Source: World Economic Forum Global Risks report

Technological risks ‘are still under the radar’, another surprise given concerns about the adverse outcomes of AI technologies, although it is one of the risks that rises most in the 10-year rankings (31st to 6th).

Inflation is perceived as less of a concern this year than in 2024, even if perceptions of the overall economic outlook remain fairly pessimistic across all age groups surveyed, and understandably most concerning to under 30s and 30-39s.

In a worst-case scenario for tariff escalation, governments would decide to impose tariffs not only on those countries and blocs imposing tariffs on them, but on all their trading partners.

South Korea was found to be most at risk for being targeted with restrictive trade measures, followed by China, Japan, Canada and India. As the Republicans return to the White House, the spectrum of possible outcomes for Russia and Ukraine ‘is wide’, the report notes, ranging from ‘further escalation to uneasy agreement’.

Any escalation in the Middle East would have serious implications for the US and Gulf economies, where military bases could become targets, while political developments in Syria present opportunities and risks.

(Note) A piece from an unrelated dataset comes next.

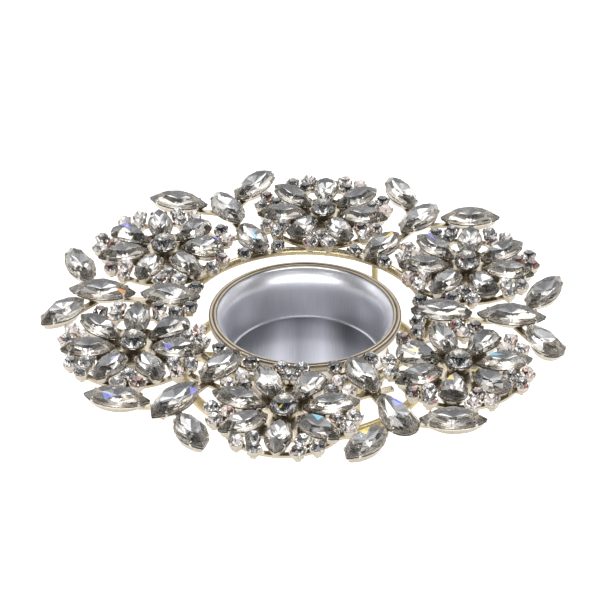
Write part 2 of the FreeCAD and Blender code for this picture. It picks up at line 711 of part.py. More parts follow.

The stakes are equally high for Taiwan and China where ‘one manoeuvre could be misinterpreted’.

Source: World Economic Forum Global Risks report

Worsening humanitarian crises and weakening of multilateralism present additional challenges – more than 90 million people receive humanitarian aid or development assistance from UN institutions on an annual basis – but the rise in need has been accompanied by a fall in funding over the last two years.

Bronwen Maddox, Director and CEO at Chatham House, delivering the Director’s Annual Lecture, said, “The world is witnessing more wars and a fraying of international law and institutions of economic stability, and that jeopardises the prosperity that has flowed through so much of the world since the second world war. So the pursuit of agreement on some kind of future order is essential.”